== Problem description ==
Reproduce the data in its entirety, exactly as supplied.

== Data excerpt ==
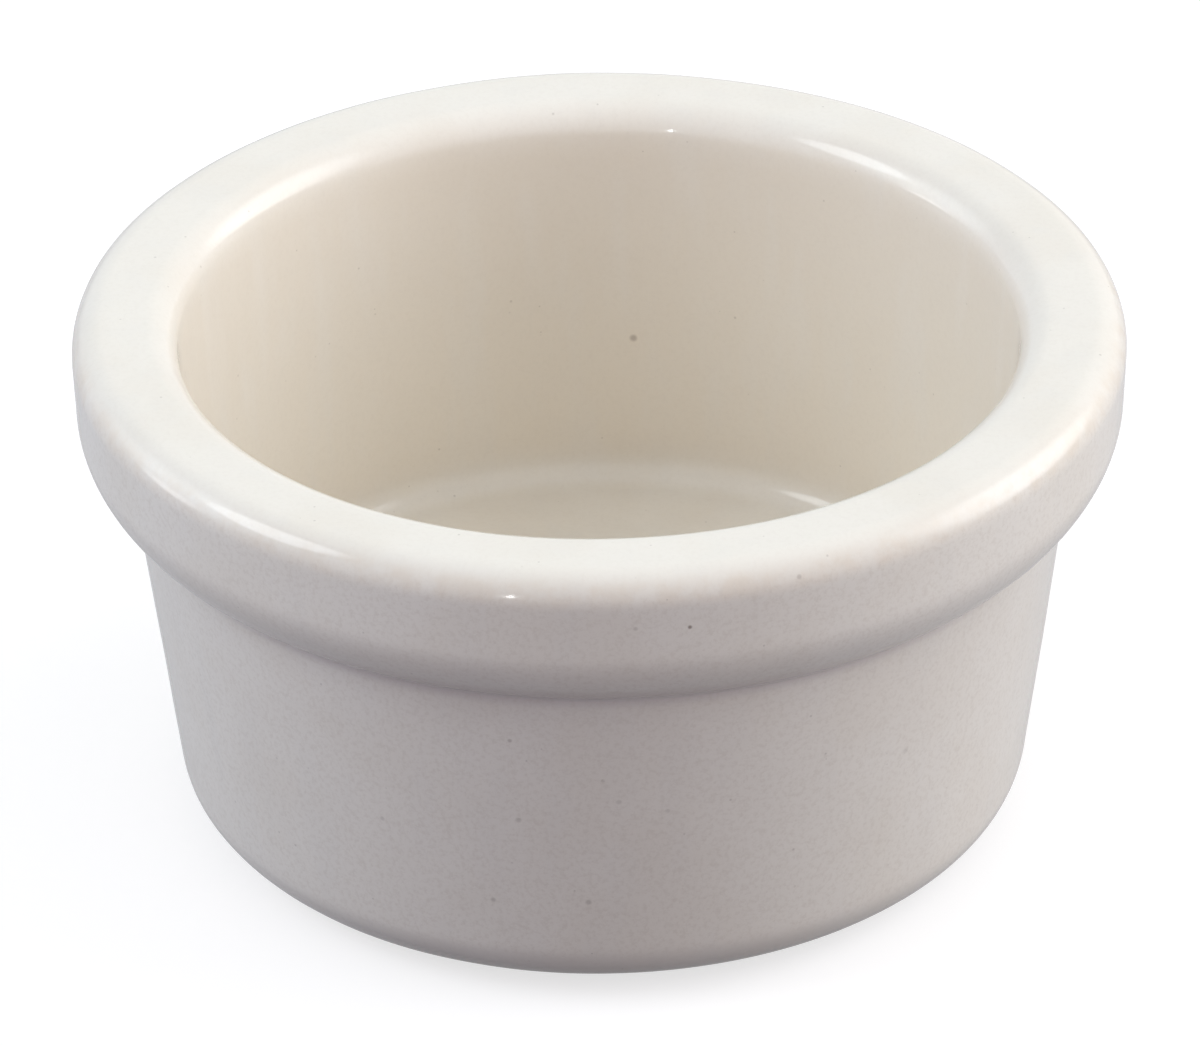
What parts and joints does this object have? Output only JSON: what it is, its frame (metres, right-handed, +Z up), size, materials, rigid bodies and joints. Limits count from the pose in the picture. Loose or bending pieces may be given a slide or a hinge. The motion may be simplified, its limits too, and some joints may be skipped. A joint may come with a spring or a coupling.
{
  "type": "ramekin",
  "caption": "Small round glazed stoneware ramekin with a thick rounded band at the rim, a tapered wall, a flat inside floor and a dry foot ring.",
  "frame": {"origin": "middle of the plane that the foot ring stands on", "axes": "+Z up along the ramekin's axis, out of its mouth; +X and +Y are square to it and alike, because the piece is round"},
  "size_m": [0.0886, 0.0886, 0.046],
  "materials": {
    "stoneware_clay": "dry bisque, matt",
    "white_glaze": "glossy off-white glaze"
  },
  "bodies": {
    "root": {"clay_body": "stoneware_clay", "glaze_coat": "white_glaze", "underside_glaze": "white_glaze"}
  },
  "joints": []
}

== Output below ==
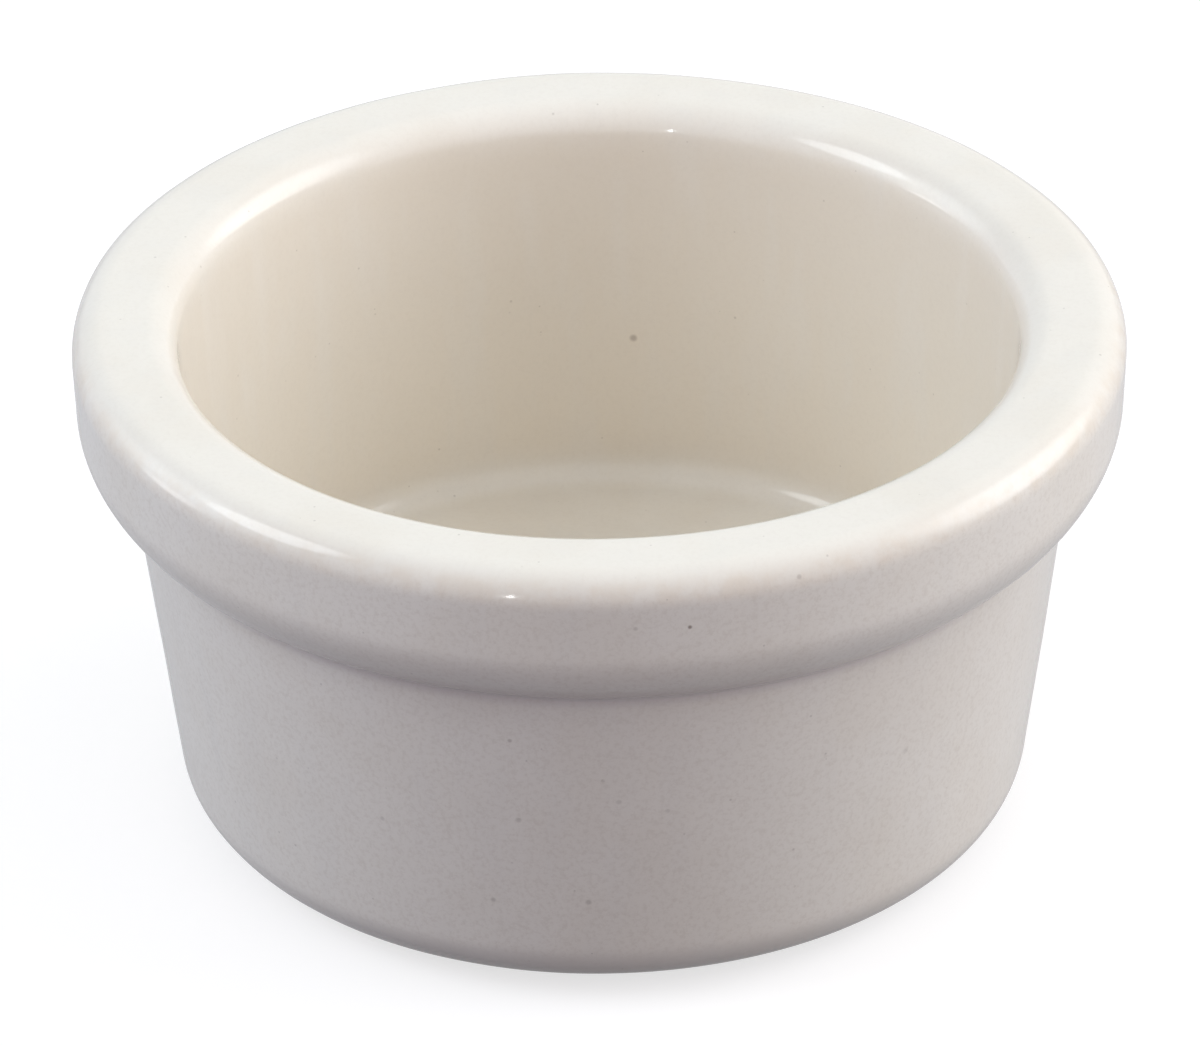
What parts and joints does this object have? Output only JSON: what it is, its frame (metres, right-handed, +Z up), size, materials, rigid bodies and joints. Limits count from the pose in the picture. Loose or bending pieces may be given a slide or a hinge. The motion may be simplified, its limits too, and some joints may be skipped. A joint may come with a spring or a coupling.
{
  "type": "ramekin",
  "caption": "Small round glazed stoneware ramekin with a thick rounded band at the rim, a tapered wall, a flat inside floor and a dry foot ring.",
  "frame": {"origin": "middle of the plane that the foot ring stands on", "axes": "+Z up along the ramekin's axis, out of its mouth; +X and +Y are square to it and alike, because the piece is round"},
  "size_m": [0.0886, 0.0886, 0.046],
  "materials": {
    "stoneware_clay": "dry bisque, matt",
    "white_glaze": "glossy off-white glaze"
  },
  "bodies": {
    "root": {"clay_body": "stoneware_clay", "glaze_coat": "white_glaze", "underside_glaze": "white_glaze"}
  },
  "joints": []
}